Além disso, o palácio estava
bem coberto por um grupo de setoristas tão competentes como
absurdamente irreverentes, entre
os quais havia um "free lancer" do
"Correio".
Passei a noite toda andando
(com o DKW azul, claro) dos
Campos Elíseos para a Conselheiro Crispiniano, sem ter a mais pálida noção do que estava ocorrendo no resto do país. Não havia
"Globo News", "Band News", a rigor não havia "news" alguma na
televisão.
O rádio era a fonte essencial e
privilegiada de informação instantânea, mas meu pai não instalara rádio no DKW azul. Como é
possível cobrir uma revolução
sem TV, sem rádio no carro, sem
internet, sem porcaria nenhuma?
A noite terminou sem que os
tanques se movessem e sem que o
general Kruel se definisse, pelo
menos para mim, maldito "foca".
Quando o sol começou a nascer,
com o tanque do DKW finalmente cheio, voltei para a sucursal. Fiquei então sabendo que o governador do Rio Grande do Sul, Leonel Brizola (sim, Leonel Brizola, o
próprio, o mesmo de hoje), havia
convocado à resistência, que se
esperava que o presidente João
Goulart desembarcasse em Porto
Alegre para pôr-se à frente dela,
que o general que comandava o
então 3º Exército estava com eles
(o nome se perdeu nas brumas da
memória).
Enfim, a chance de ver finalmente os tanques de guerra em
ação, de ser testemunha ocular da
história, não um motorista atarantado indo e voltando do palácio do governo com fragmentos
de informação que nem mereceriam (como não mereceram) nem
mesmo um pé de página no mais
merreca dos livros de história.
Chance truncada, no entanto,
pelas ordens do chefe. "Vai dormir, menino", ordenou. Como
dormir? Pedi para ir para Porto
Alegre. Iria até com o DKW azul,
se meu pai deixasse, porque, pelo
lenga-lenga que fora a madrugada
nos centros nevrálgicos de São
Paulo, imaginei que conseguiria
chegar à capital gaúcha, mesmo
de carro, em tempo de ver os tanques de um lado e do outro em
ação finalmente.
O chefe foi intransigente. Não,
não era para proteger o futuro
genro, porque nem namorava
ainda a filha dele, hoje minha mulher.
Fazer o que? Rebelar-me também e ir de qualquer jeito para o
Rio Grande? Impossível. O salário
não dava para esses luxos, nem
que meu pai emprestasse o DKW
azul. Ficar no jornal, esperando?
Foi a primeira tentação, mas
ocorreu-me a hipótese de que, se
eu fosse para casa, dormisse umas
duas ou três horas e voltasse à redação, talvez conseguisse convencer o chefe a me mandar para Porto Alegre.
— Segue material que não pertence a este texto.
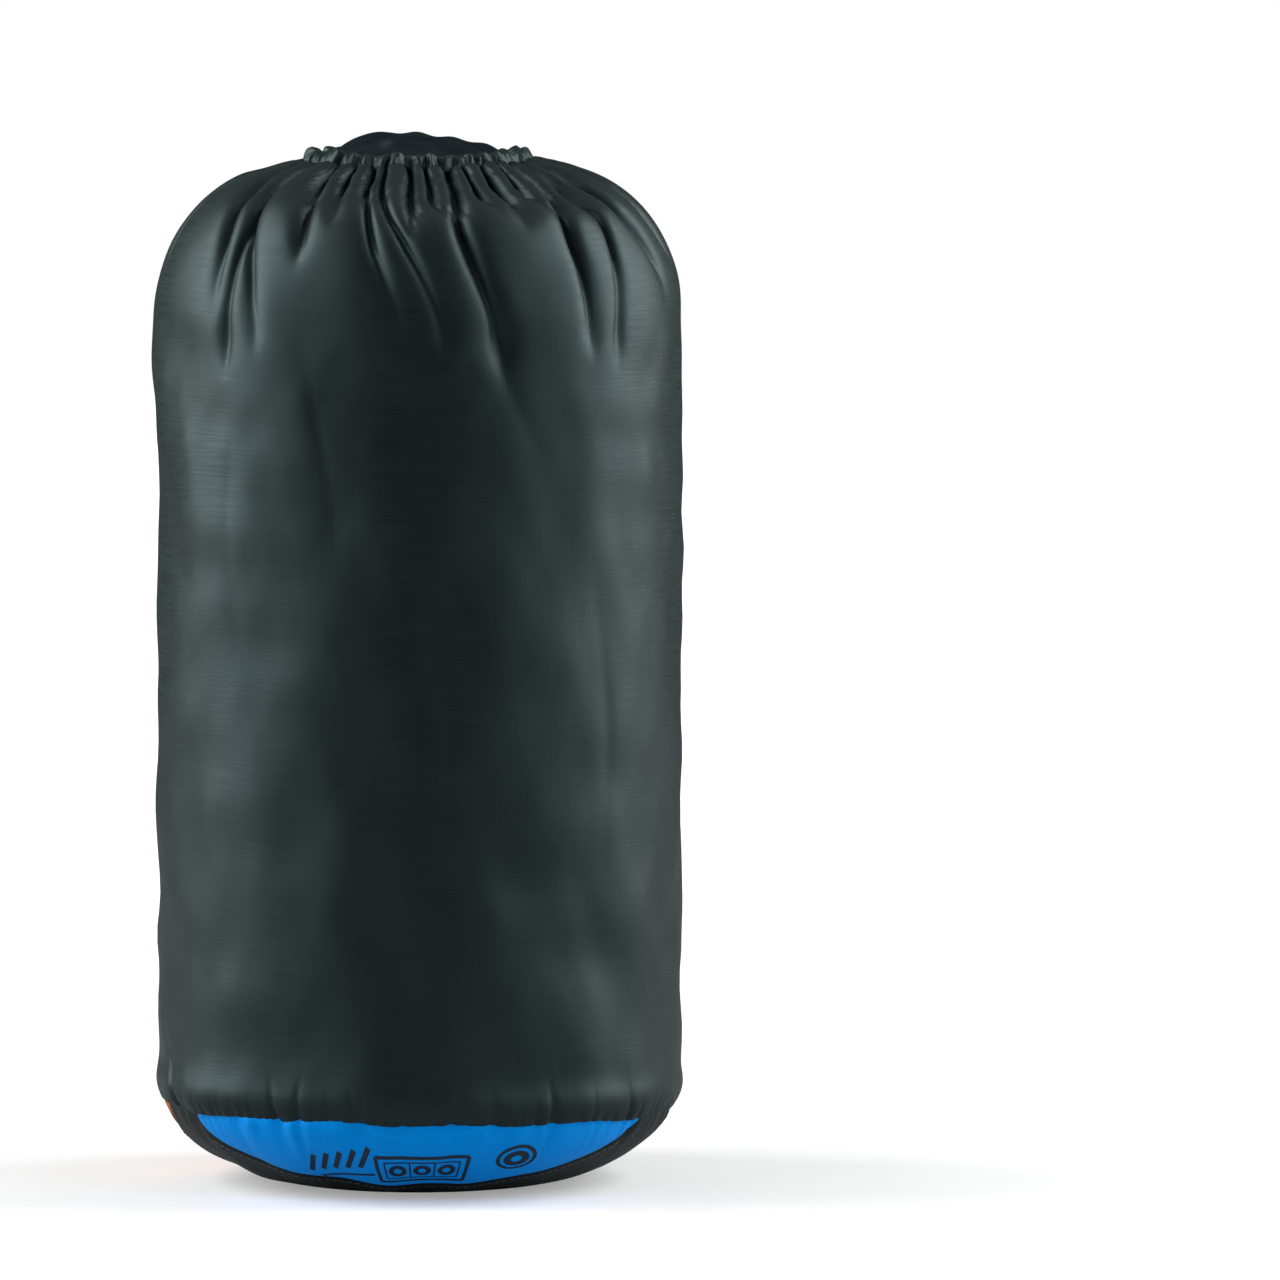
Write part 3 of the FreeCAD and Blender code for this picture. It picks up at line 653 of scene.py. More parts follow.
# The band's section from its lower edge up, over and down inside: how high (share of its height), how far
# it has closed in from the gathers' line to the cord's circle, how far it lies outside that (mm), and
# how much it is crumpled.
HEM_SECTION = (
    (-0.30, 0.0, 2.4, 0.2),
    (-0.16, 0.0, 2.5, 0.4),
    (0.00, 0.0, 2.2, 0.6),
    (0.16, 0.05, 1.8, 0.8),
    (0.34, 0.15, 1.4, 1.0),
    (0.52, 0.3, 1.0, 1.2),
    (0.70, 0.45, 0.6, 1.4),
    (0.85, 0.55, 0.1, 1.5),
    (0.95, 0.6, -0.4, 1.5),
    (1.00, 0.65, -1.0, 1.3),
    (0.96, 0.7, -1.7, 1.0),
    (0.84, 0.9, -2.8, 0.8),
    (0.64, 1.0, -3.8, 0.6),
    (0.30, 1.0, -4.4, 0.4),
    (-0.30, 1.0, -4.5, 0.3),
    (-0.95, 1.0, -4.2, 0.2),
)
HEM_HEIGHT = 4.3 * MM
HEM_GAP_HALF = 12.6 * MM


def hem_line(top_row):
    """The gathers' line without the gap behind, as angles, distances from the axis and heights."""
    line = top_row[:-1]
    around = np.arctan2(line[:, 0], -line[:, 1])
    kept = np.abs(wrapped(around - math.pi)) > math.asin(HEM_GAP_HALF / CORD_RING)
    line, around = line[kept], around[kept]
    return around, np.hypot(line[:, 0], line[:, 1]), line[:, 2]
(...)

Dormi, sou obrigado a confessar, um pouco mais do que duas
ou três horas, o suficiente para
que a resistência virasse fumaça, o
presidente se asilasse no Uruguai,
o Congresso, marotamente, declarasse vaga a Presidência, ainda
antes da fuga de Goulart, e os tanques completassem o golpe ou a
"Revolução Redentora" (o nome
dependia do lado que você estivesse, contra ou a favor dos tanques).
E meu pai foi placidamente trabalhar com o DKW azul.